Hi, no that’s not the challenge. I have to say that I think Waves therefore simply do not understand how reverb ducking works. It might be working as Waves intended, but that doesn’t mean it’s actually ducking. Yesterday I tried with reverbs from half a second to 6 seconds, I spent an hour with it actually, tried on vocals, transient drums and a synth lead, it just doesn’t work.
I can put the threshold at the absolute lowest and the reverb is still there at almost full power, playing the entire time whilst the signal is present.
Do you understand that ducking is supposed to literally lower or DUCK the reverb whilst a signal is present, then bring it back in when that signal stops? In case you guys had it backwards, I also tried with threshold at upper maximum of 0DB which was just as weird as the low threshold. The entire thing doesn’t make sense.

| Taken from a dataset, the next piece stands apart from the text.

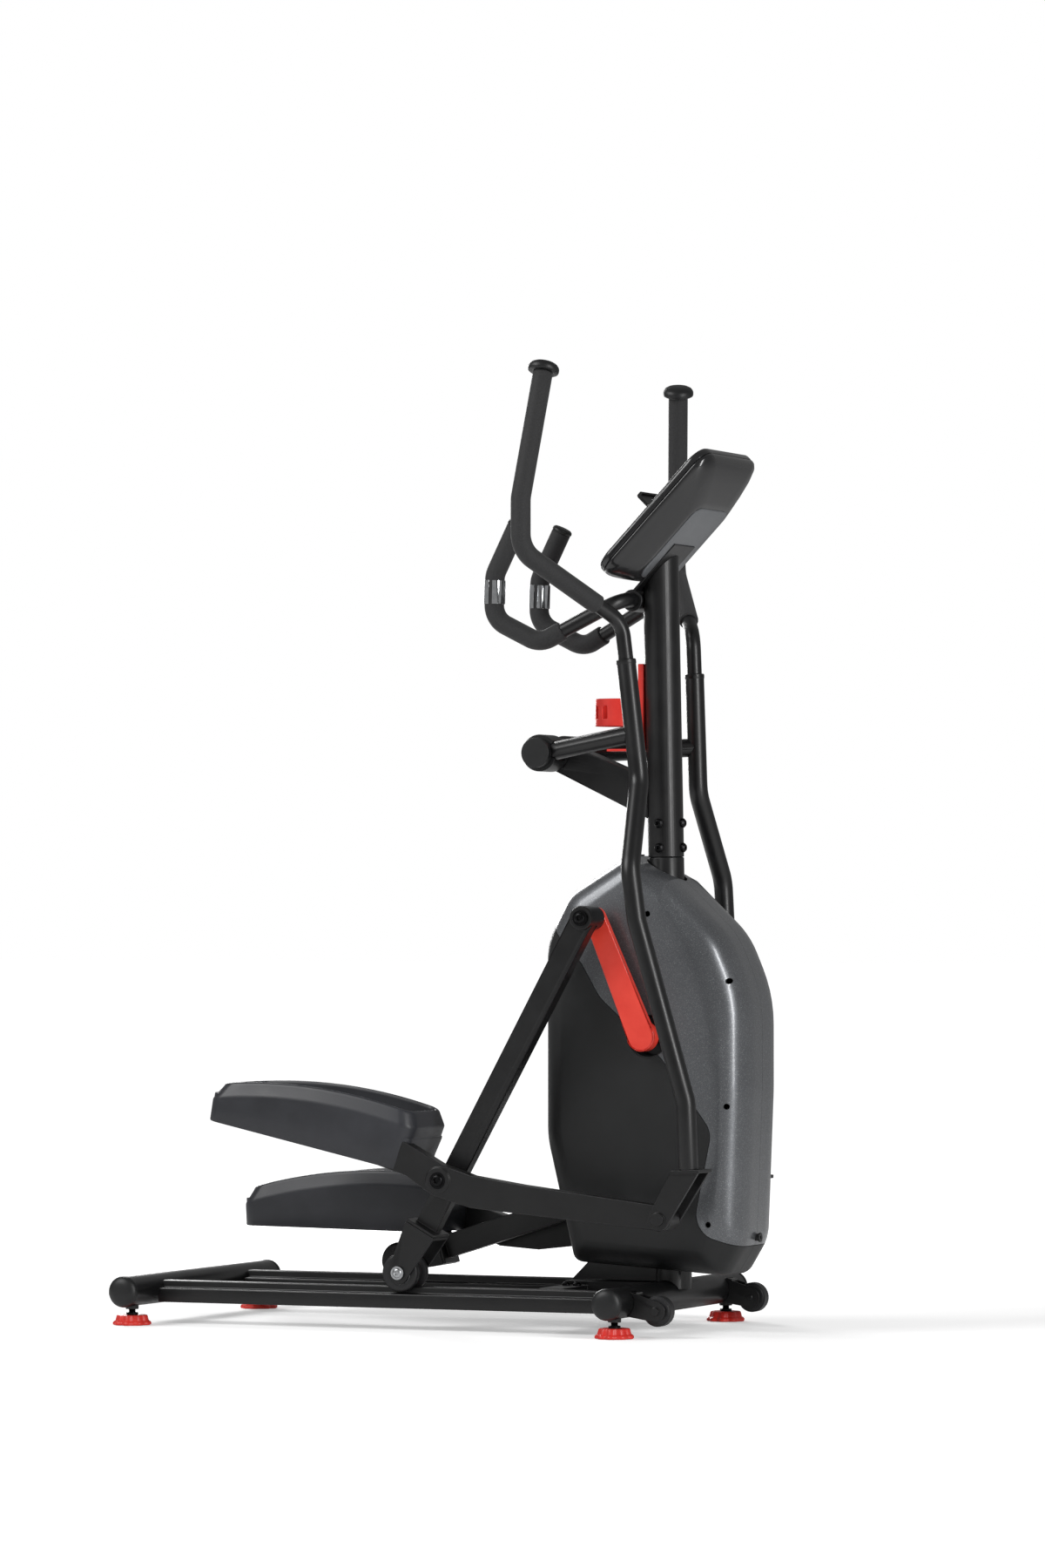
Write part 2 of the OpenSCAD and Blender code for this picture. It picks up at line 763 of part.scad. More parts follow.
module left_roller_fork() { roller_fork(1, left_a); }

// Grooved wheel that straddles the rail's ridge
module roller(side, a) {
    flange = (roller_w - ridge_w) / 2 - 1.5;
    color(charcoal) roller_frame(side, a) translate([0, rail_side, 0]) difference() {
        union() {
            for (s = [-1, 1]) on_side(s) {
                rod_y(roller_r, roller_w / 2 - flange, roller_w / 2 - 2);
                rod_y(roller_r - 3, roller_w / 2 - 3, roller_w / 2);
            }
            rod_y(groove_r, -roller_w / 2 + 3, roller_w / 2 - 3);
        }
        rod_y(roller_bolt_r + run, -50, 50);
    }
}
module right_roller() { roller(-1, right_a); }
module left_roller() { roller(1, left_a); }

// ---- Pedals --------------------------------------------------------------------------

// Frame of one pedal arm: X runs from its pivot to the clevis, Z is up
module pedal_frame(side, a) {
    on_side(side) at_side_view(pedal_c(a), slope(pedal_c(a), clevis_c(a))) children();
}

// Places along a pedal: its front end, its rear end, and the slope of its underside
pedal_front = -57;
pedal_rear = pedal_front - pedal_l;
clevis_pin_r = 6;
floor_rise = 3.5;
floor_top = 62;
floor_t = 6;
function floor_under(x) = floor_top - floor_t - x * tan(floor_rise);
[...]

Sorry but side chaining in Pro Tools is unpleasant and there’s only mono side chaining. It’s not straightforward to do like Cubase or Logic and becomes a mess of routing. That’s why I want a reverb with a built in ducker, not be told to just not use it rather than it being fixed.

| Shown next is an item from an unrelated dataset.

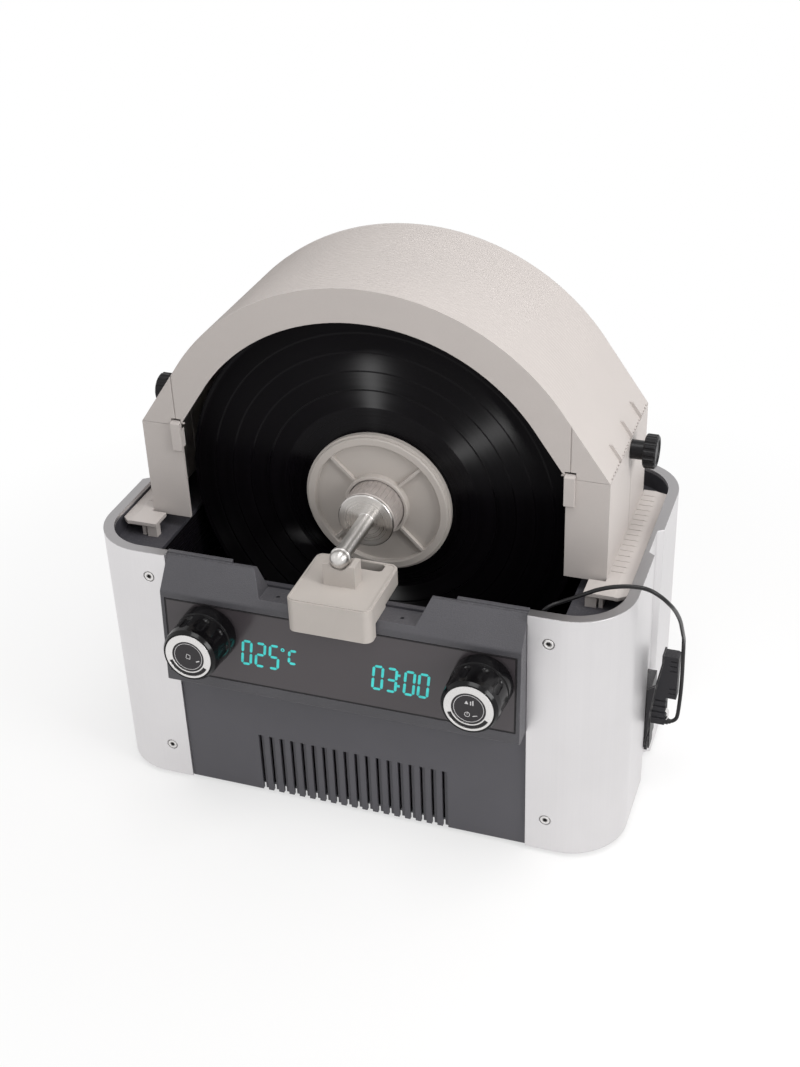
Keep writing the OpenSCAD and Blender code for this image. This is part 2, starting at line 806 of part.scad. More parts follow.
// The saddle's shell, with a slot behind the post and a fine bead round its top
module rest_saddle() {
    difference() {
        union() {
            translate([0, 0, rest_low]) linear_extrude(rest_top - rest_low - 1) rest_plan(0);
            translate([0, 0, rest_top - 1]) linear_extrude(1) rest_plan(0.8);
        }
        translate([0, 0, rest_low - 1]) linear_extrude(rest_top - rest_low + 1 - rest_wall)
            rest_plan(rest_wall);
        translate([-rest_w, ridge_y - ridge_r - 0.8, rest_low - 1])
            cube([2*rest_w, 100, pocket_z - rest_low + 1]);
        translate([-rest_w, inner_y - 1, rest_low - 1])
            cube([2*rest_w, 100, deck_z + free_gap - rest_low + 1]);
        translate([0, rest_back - rest_wall - slot_d/2, rest_top - rest_wall - 1])
            linear_extrude(rest_wall + 2) rounded(slot_w, slot_d, 3);
        translate([0, 0, rest_top - 0.5]) linear_extrude(2) rest_plan(2.2);
    }
}

module spindle_rest() {
    color("#d8d0c9") difference() {
        union() {
            rest_saddle();
            translate([-post_w/2, post_front, rest_top - rest_wall])
                cube([post_w, post_t, post_top - rest_top + rest_wall]);
        }
        on_spindle(post_front + post_t + 1) cylinder(r = rod_d/2 + running_fit, h = 30);
        on_spindle(rod_tip + 0.9) cylinder(r = rod_ring_r + running_fit, h = 20);
        upright(post_front - 1, post_t + 2) polygon([
            [-9, post_top + 0.5], [-5, post_top - 1.6], [5, post_top - 1.6], [9, post_top + 0.5]]);
    }
}

// Cover

// Corner of the roof line at the leg's top, set in by t along the slope's normal
slope_phi = atan2(leg_rise, leg_out) + acos(arch_r/norm([leg_out, leg_rise]));
inner_phi = atan2(leg_rise, leg_in) + acos(opening_r/norm([leg_in, leg_rise]));

// Arch with straight roof slopes that run off it to the leg tops, from a hair inside its edge
module arch_plan(r, phi, low) {
    corner = (r - low*sin(phi))/cos(phi);
    touch = r*0.9996;
    translate([0, arch_z]) intersection() {
        union() {
            circle(r);
            polygon([[-corner, low], touch*[-cos(phi), sin(phi)], touch*[cos(phi), sin(phi)], [corner, low]]);
        }
        translate([-2*r, low]) square([4*r, 2*r]);
    }
}

module roof_fin(y) {
    corner = (arch_r - leg_rise*sin(slope_phi))/cos(slope_phi);
    upright(y - 0.6, 1.2) translate([0, arch_z])
        polygon([[corner, leg_rise], [corner + 1, leg_rise + 3], [corner - 6, leg_rise + 13],
                 [corner - 10, leg_rise + 13]]);
}

module hood_half_details() {
    for (y = [-36.5, 0, 31.5]) roof_fin(knob_pin_y + y);
}

module cover_hood() {
    inner = cover_front + cover_wall;
    room = cover_depth - 2*cover_wall;
    seat = leg_rise + seat_gap;
    tongue_x = leg_out - cover_wall - free_gap - 2.5;
    color("#cdc4be") {
        difference() {
            union() {
                upright(cover_front, cover_depth) arch_plan(arch_r, slope_phi, seat);
                for (s = [0, 1]) mirror([s, 0, 0]) hood_half_details();
            }
            upright(inner, room) arch_plan(arch_r - cover_wall, slope_phi, seat - 1);
            upright(cover_front - 1, cover_wall + 2) arch_plan(opening_r, inner_phi, leg_rise - 1);
            for (sx = [-1, 1]) {
                translate([sx*clip_x - 0.4, cover_front - 1, leg_top]) cube([0.8, 1.6, 60]);
                translate([sx*clip_x - clip_w/2 - free_gap, cover_front - 1, leg_top - 1])
                    cube([clip_w + 2*free_gap, cover_wall + 2, clip_pin_z - leg_top + 4.4]);
                translate([sx*clip_x - clip_w/2 - 3, cover_front + 1.2, clip_pin_z]) rotate([0, 90, 0])
                    cylinder(r = 0.8 + running_fit, h = clip_w + 6);
            }
            for (sx = [-1, 1], i = [0:23])
                translate([sx*leg_out - 1, cover_front + 5 + i*5, leg_top]) cube([2, 2.4, 1.6]);
        }
        for (sx = [-1, 1])
            translate([sx*(tongue_x + 1.25) - 1.25, knob_pin_y - 14, leg_top - 18]) cube([2.5, 28, 21]);
    }
}

// A box leg, open towards the records, with the thumb screw's hole and a slit below it
module leg() {
    low = tray_z;
    tall = leg_top - low;
    depth = cover_depth;
    color("#c9c0ba") difference() {
        translate([leg_in, cover_front, low]) cube([leg_out - leg_in, depth, tall]);
        translate([leg_in - 1, cover_front + cover_wall, low - 1])
            cube([leg_out - leg_in + 1 - cover_wall, depth - 2*cover_wall, tall + 2]);
        translate([leg_out - 4, knob_pin_y, knob_pin_z]) rotate([0, 90, 0])
            cylinder(r = 3 + running_fit, h = 8);
        translate([leg_out - 4, knob_pin_y + 3, low + tray_t + 1])
            cube([8, 0.8, knob_pin_z - low - tray_t - 12]);
    }
}

// The ribbed tray beside a leg, on pegs that stand on the deck
module tray() {
    edge = body_w/2 - rim_w - 1;
    front = cover_front - 21;
    flat_x = edge - 9;
    back = cover_back + 3;
    color("#c8bfb8") {
        difference() {
            union() {
                translate([leg_out, back, 0]) rotate([90, 0, 0]) linear_extrude(back - front) polygon([
                    [0, tray_z], [0, tray_z + tray_t], [flat_x - leg_out, tray_z + tray_t],
                    [edge - leg_out, tray_z + tray_t - 1.6], [edge - leg_out, tray_z - 1.2],
                    [flat_x - leg_out, tray_z]]);
                translate([leg_out - 12, front, tray_z]) cube([12.5, cover_front - front - 3.4, tray_t]);
            }
            for (i = [0:15])
                translate([leg_out + 0.4, cover_front + 10 + i*7.4, tray_z + tray_t - 0.5]) cube([20, 1, 2]);
            translate([edge - 7, front - 1, tray_z - 3]) rotate([0, 0, -45]) cube([14, 14, 8]);
        }
        translate([leg_out - 11, front + 2, deck_z]) cube([8, 6, tray_z - deck_z]);
        translate([leg_out - 1.5, front + 3, deck_z]) cube([3, 8, tray_z - deck_z]);
        translate([leg_out + 3, back - 10, deck_z]) cube([8, 6, tray_z - deck_z]);
    }
}

module right_leg() { leg(); }
module left_leg() { mirror([1, 0, 0]) leg(); }
module right_tray() { tray(); }
module left_tray() { mirror([1, 0, 0]) tray(); }

// The wall behind the legs, with a hole for the spindle
module rear_screen() {
    color("#b9b0aa") difference() {
        translate([-leg_in - 18, cover_back, deck_z]) cube([2*leg_in + 36, cover_wall, leg_top - deck_z]);
        on_spindle(cover_back + cover_wall + 1) cylinder(r = 8, h = cover_wall + 2);
    }
}

// The clip that swings on a pin in the hood and hooks round the leg's edge
module clip() {
    y0 = cover_front + 1.2;
    low = clip_pin_z - 23;
    color("#cbc2bc") {
        translate([clip_x, 0, 0]) across(clip_w) {
            translate([y0, clip_pin_z]) circle(1.6);
            polygon([[y0 - 0.5, clip_pin_z + 1.5], [y0 - 4, clip_pin_z], [y0 - 4, low + 1], [y0 - 3, low],
                     [y0 - 1.5, low], [y0 - 1.5, leg_top + 0.6], [y0 + 0.6, leg_top + 1.2]]);
        }
        translate([clip_x - clip_w/2, y0 - 4, low + 3]) cube([0.7, 7, leg_top - low - 6]);
        translate([clip_x - clip_w/2 - 2.6, y0, clip_pin_z]) rotate([0, 90, 0])
            cylinder(r = 0.8, h = clip_w + 5.2);
    }
}

module right_clip() { clip(); }
module left_clip() { mirror([1, 0, 0]) clip(); }

// A fluted thumb knob on its screw, which clamps the hood's tongue
module thumb_knob() {
    r = thumb_d/2;
    color("#242326") translate([leg_out, knob_pin_y, knob_pin_z]) rotate([0, 90, 0]) difference() {
        rotate_extrude() polygon([
            [0, -cover_wall], [3, -cover_wall], [3, free_gap], [7, free_gap],
            [7, 10], [r - 1, 10], [r, 11], [r, 18], [r - 1.2, 19], [r - 3.5, 19], [r - 4, 18.2], [0, 18.2]]);
        for (a = [0:24:336]) rotate(a) translate([r + 0.9, 0, 9]) cylinder(r = 1.9, h = 12);
    }
}

module right_thumb_knob() { thumb_knob(); }
module left_thumb_knob() { mirror([1, 0, 0]) thumb_knob(); }

// Side unit

side_x = body_w/2;
side_y = -14;
stub_y = -12;
stub_z = foot_h + 57;
// Outer line of the bracket's strap, from its foot to its top
strap = [[3.9, 29], [3.9, 62], [7.4, 91], [11.1, 111], [11.1, 118.5]];

// The bracket: a shoe in the channel, a bent strap and a cheek in front
module side_bracket() {
    shoe_x = side_x - channel_depth;
    color("#3a393c") {
        translate([shoe_x, side_y, foot_h + 29]) cube([channel_depth + 2.5, 26, 56]);
        translate([side_x, side_y + 12, foot_h]) rotate([90, 0, 0]) linear_extrude(12)
            polygon(concat(strap, [for (i = [len(strap) - 1:-1:0]) strap[i] - [1.5, 0]]));
        difference() {
            translate([side_x, side_y, foot_h]) rotate([90, 0, 0]) linear_extrude(2.6)
                polygon([[0.2, 29], [2.7, 29], [2.5, 54], [3.2, 64], [6.4, 91], [0.2, 86.6]]);
            translate([side_x + 0.8, side_y - 4, foot_h + 34]) rotate([0, 8, 0]) cube([0.8, 6, 14]);
        }
    }
}

// The ribbed sensor box, stepped where it follows the strap
module side_connector() {
    color("#4a494d") difference() {
        union() {
            translate([side_x, side_y + sensor_d, foot_h]) rotate([90, 0, 0]) linear_extrude(sensor_d)
                polygon([strap[1] - [0, 8], [14.4, 54], [14.4, 80], [22, 80], [22, 117.5], [20.5, 118.5],
                         strap[4], strap[3], strap[2], strap[1]]);
            translate([side_x + 14, stub_y, stub_z]) rotate([0, 90, 0]) cylinder(r = 2.6, h = 1.6);
        }
        for (z = [59.5, 65, 70.5, 76]) translate([side_x + 1, side_y - 1, foot_h + z]) cube([30, 1.8, 1.6]);
        for (z = [84, 88.5, 105, 109.5, 114])
            translate([side_x + 16, side_y - 1, foot_h + z]) cube([5, 1.6, 1.2]);
        translate([side_x + 13.4, side_y + 2, foot_h + 61]) cube([3, 3, 14]);
    }
}

// Route of the lead, from the connector over the rim to the probe
lead_route = [
    [219.6, -12, 61], [221, -12, 61], [223.5, -11.9, 61.5], [225.6, -11.6, 62.9], [227, -11.2, 65],
    [227.5, -10.9, 67.5], [227.9, -10.7, 72], [228.3, -10.6, 80], [228.6, -10.6, 88], [228.8, -11, 98],
    [229, -13, 110], [229, -15, 124], [229, -17, 138], [229.4, -22, 147], [229.8, -30, 156],
    [230, -40, 168.5], [230, -50, 181], [229.2, -59, 192], [228, -67.4, 201.6], [225.5, -75.8, 211.4],
    [219.5, -80.5, 220], [211.5, -82.8, 225.4], [203.6, -83.4, 226.4], [191, -84.6, 225.2],
    [178.5, -86.6, 221.8], [170, -87.8, 217.6], [160, -89.8, 212.8], [153, -91.4, 209.6],
    [148.2, -94, 208.2], [144.7, -96.3, 206.3], [142.6, -97.6, 203.8], [142, -98, 200.8], [142, -98, 198]];

function unit_cross(a, b) = cross(a, b)/norm(cross(a, b));

// One ring of the tube, square to the route at point i
function tube_ring(route, i, r, sides) =
    let (before = route[max(i - 1, 0)], after = route[min(i + 1, len(route) - 1)],
         ahead = (after - before)/norm(after - before),
         side = unit_cross(ahead, [0.3, 1, 0.2]), up = cross(side, ahead))
    [for (k = [0:sides - 1]) route[i] + r*cos(360*k/sides)*side + r*sin(360*k/sides)*up];

module tube(route, r, sides) {
    rings = len(route);
    points = [for (i = [0:rings - 1]) each tube_ring(route, i, r, sides)];
    walls = [for (i = [0:rings - 2], k = [0:sides - 1])
        [i*sides + k, i*sides + (k + 1) % sides, (i + 1)*sides + (k + 1) % sides, (i + 1)*sides + k]];
    first = [for (k = [0:sides - 1]) sides - 1 - k];
    last = [for (k = [0:sides - 1]) (rings - 1)*sides + k];
    polyhedron(points, concat([first], walls, [last]), convexity = 8);
}

module lead() { color("#1b1b1d") tube(lead_route, lead_d/2, 8); }

// The probe that the lead enters, hooked over the front corner of the bath
module lead_probe() {
    hook = 2;
    color("#2a2a2c") translate([bath_w/2 - 14, bath_front + 6, deck_z]) {
        translate([0, 0, -46]) cylinder(r = 4, h = 46 + hook);
        rotate(-67) translate([0, -3, 0]) cube([8.5, 6, hook]);
    }
}

left_shell();
right_shell();
front_panel();
rear_panel();
base_plate();
foot_1();
foot_2();
foot_3();
foot_4();
foot_5();
shell_screws();
deck();
tank();
transducer_1();
transducer_2();
transducer_3();
generator_board();
control_fascia();
display_window();
left_encoder();
right_encoder();
left_shaft();
right_shaft();
left_knob();
right_knob();
left_ring();
right_ring();
left_cap();
right_cap();
power_inlet();
power_rocker();
drive_housing();
drive_motor();
spindle();
record_1();
record_2();
record_3();
record_4();
spacer_1();
spacer_2();
spacer_3();
front_protector();
rear_protector();
clamp_collar();
clamp_rod();
spindle_rest();
cover_hood();
left_leg();
right_leg();
left_tray();
right_tray();
rear_screen();
left_clip();
right_clip();
left_thumb_knob();
right_thumb_knob();
side_bracket();
side_connector();
lead();
lead_probe();
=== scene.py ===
import math
import bpy
import bmesh
from mathutils import Matrix, Vector


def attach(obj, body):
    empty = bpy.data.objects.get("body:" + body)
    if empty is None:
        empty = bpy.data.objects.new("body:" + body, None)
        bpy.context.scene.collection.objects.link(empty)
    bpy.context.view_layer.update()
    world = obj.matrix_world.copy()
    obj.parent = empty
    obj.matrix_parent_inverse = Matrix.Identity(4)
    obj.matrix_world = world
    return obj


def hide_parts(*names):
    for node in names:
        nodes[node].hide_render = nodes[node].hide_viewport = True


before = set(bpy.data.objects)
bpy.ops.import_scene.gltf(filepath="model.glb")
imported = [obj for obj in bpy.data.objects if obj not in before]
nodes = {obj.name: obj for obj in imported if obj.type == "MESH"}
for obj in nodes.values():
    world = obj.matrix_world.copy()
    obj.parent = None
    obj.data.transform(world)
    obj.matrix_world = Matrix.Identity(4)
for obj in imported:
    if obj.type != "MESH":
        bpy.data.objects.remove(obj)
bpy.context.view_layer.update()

mm = 0.001

view = {
    "turn": 20.24,                      # degrees round from the front
    "rise": 31.62,                      # degrees above the table
    "roll": -2.24,
    "distance": 1.19995,
    "target": (0.00415, 0.0, 0.18562),
    "lens": 52.58, "film": 36,          # millimetres; the film's height takes in 1067 pixels
    "near": 0.05, "far": 60,
}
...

So that’s fine, do what you want, but that’s not a ducker. Call it something else. Maybe dynamics weird-ifier. Seriously.
I should post a video for you showing what ducking is.
By the way, any plugin I use that has a ducker, besides one, have fixed internal non adjustable A/R times. They work just fine. The issue here is that H-Reverb actual tail quality is pretty much one of the best reverbs in the world, which is why I am so desperate for the ducker to work properly.
Now how’s this. If a sidechain solution works, and I can use ANY dynamics plugin to get the result (heck, to prove the point I’ll even use one with fixed attack and release times), doesn’t that tell you that you just contradicted yourself and yours isn’t ducking properly if a 3rd party solution can do it? Seriously now. So frustrating but you basically just said it youself!
Thank you for your feedback and insights.